Everyone can promote something and make it sound great, but it is only when you have considered all the ups and downs and still decide to invest that you will endure the consequences, because you know what you are in for.
The return I got when I entered the arena with Christ was favor and purpose without earning it. I found doors opening that were locked with chains for as long as I can remember. I experienced an unshakable inner peace and no matter how frantic the storms of life raged on the outside, I had peace and knew that everything would turn out for my good. Everything might not come in the package I envisaged it, but whatever I received was more than I could ask for. I stopped depending on my own goodness and efforts. My continuous chase after having more and becoming more important disappeared as I became more content in who I am in Christ. Do you consider that a good thing, I do not know, but for me it was?
The return on my investment was and still is satisfying, but it was only over a course of time that I calculated the risks involved…
The part I did not reckon in was the discomfort it caused me to give up myself—my own plans, desires and ideas. I always thought I knew everything and especially what would be good for me, but only to find out I knew nothing and still had everything to learn. Trials came across the horizon of my life that caused massive falls in the value of my investment, which even caused me to wonder whether I did the right thing, but after hanging in for a while longer, the value rose again and I was strengthened beyond my imagination. Difficult questions came up and I had to make many hard decisions of which the timing was very important and only I could make them for myself—often against what people expected.

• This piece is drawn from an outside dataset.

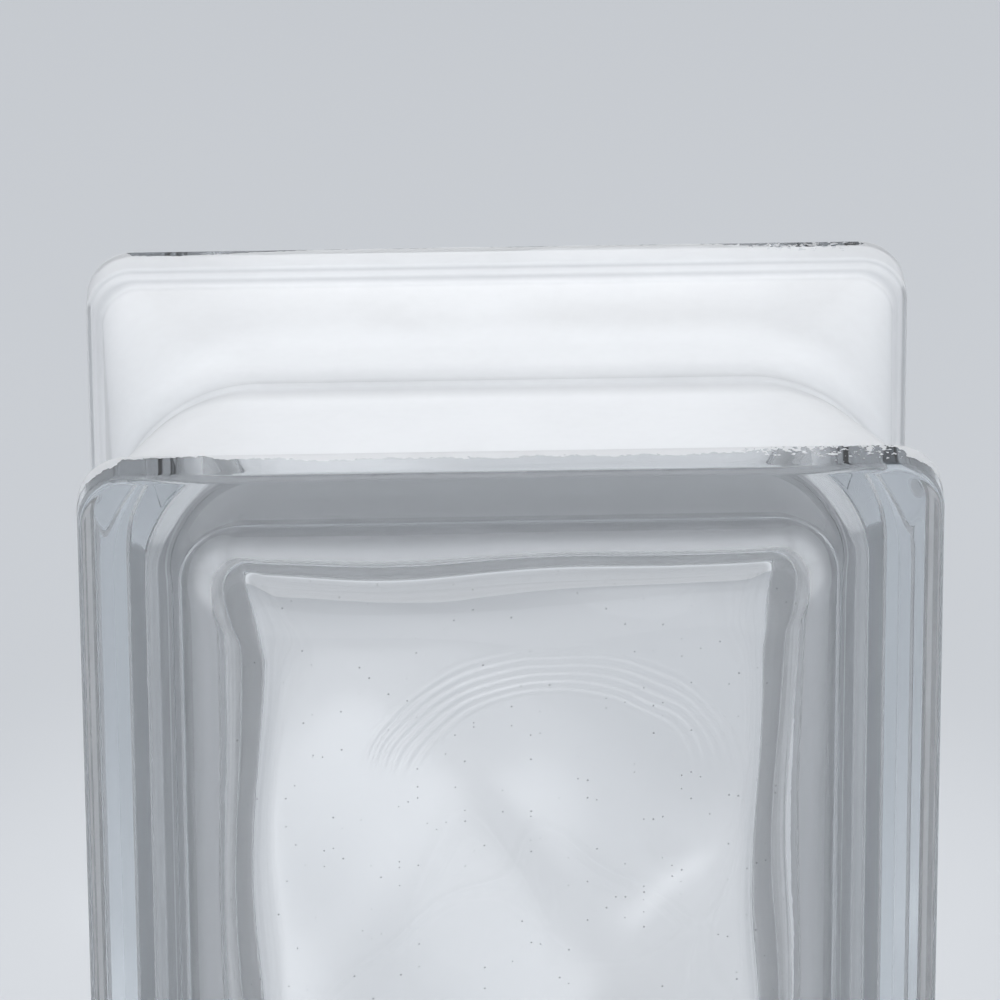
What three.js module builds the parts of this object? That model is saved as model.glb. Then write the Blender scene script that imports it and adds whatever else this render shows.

I had to come face-to-face with my own self-righteousness and what a nasty encounter that was! The part of me that I always held unto for dear life was the part I despised the most. I realized that the things I always thought were important were exactly what were holding me back to fulfil my purpose in life.
I no longer have any certainties about tomorrow as the rise and fall of the market of the world is unpredictable. I only have enough to get me through one day. Whatever comes tomorrow requires faith and trust in God to provide. My own limitations are clear and my undeniable need to depend on God is so apparent.
Now, was the investment worth the risk? That is for everyone to decide for themselves. I can only speak for myself and I had to risk losing who I thought I was in return to gain who I was truly meant to be. One thing I know, for every risk I had to take in Christ, I have already received the victory with the return on my investment in Christ through His perfect work for me on the cross!